I can hear it now. The emergency alert sound buzzing across your radio. It's not stormy. Is it a test? No.. NO.. It's an alert from the Seismosaurus Tracking Center! OMG THERE'S A SEISMO SPOTTING IN YOUR CITY! You would be advised to take your family and valuables, and flee from its path.

It could march through NYC and be a Cloverfield Monster. What could you do against it? Kill it? While it marches through your towns? Trying to get rid of that thing would be one heck of an endeavor. Even if you did kill it, dude.. What if it started decomposing? And everyone had to leave the area? Gnarly right? It's waaaay worse than getting rid of a beached whale corpse or something.

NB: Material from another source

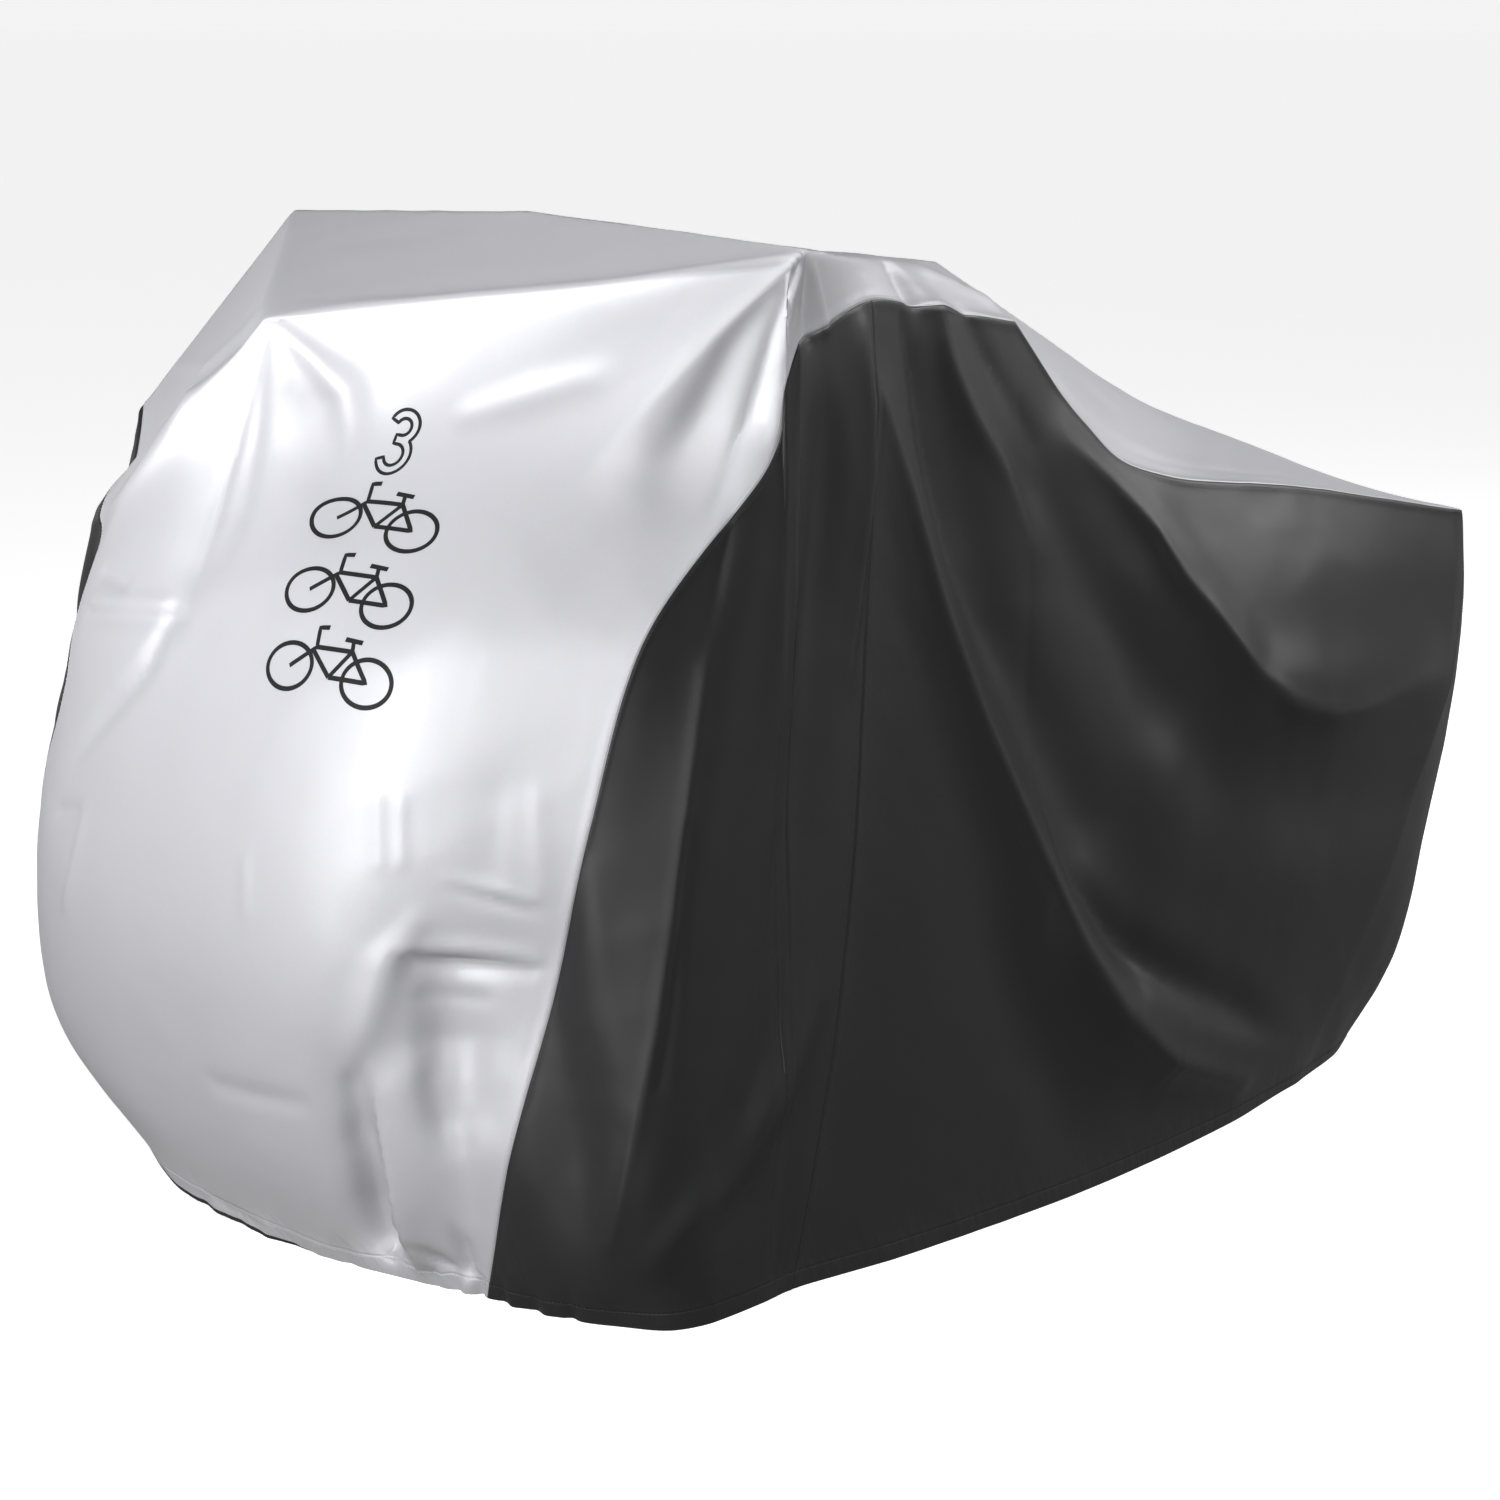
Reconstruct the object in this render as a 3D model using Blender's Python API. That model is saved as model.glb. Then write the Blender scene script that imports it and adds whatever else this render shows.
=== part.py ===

I could so go into depth with that.. but it's kinda grody, no?

And I'm sorry, but this guy could eat your entire farmland in one day.

See? Even the "harmless" herbivores aren't so harmless.

Maybe I don't have to ask God why the dinosaurs died out. Maybe I figured out why, just by babbling.

One, they'd kill modern civilization if we didn't kill them first.. Or at least contain them.. in which they'd promptly eat all the food, each other, their keepers, ect. Two... I dunno, but I'm pretty sure Seissy and most of his buddies didn't fit too well on Noah's ark. xD They'd probably make snacks out of everyone else. You gotta think.. Dinosaurs? Or everything else? ... Yeah. Tough decision, I know.

Dear, God... Thank you for thinking of my existence when you let them all die out. I don't particularly think being stomped by Seissy or gutted by Gorgo sounds too pleasant.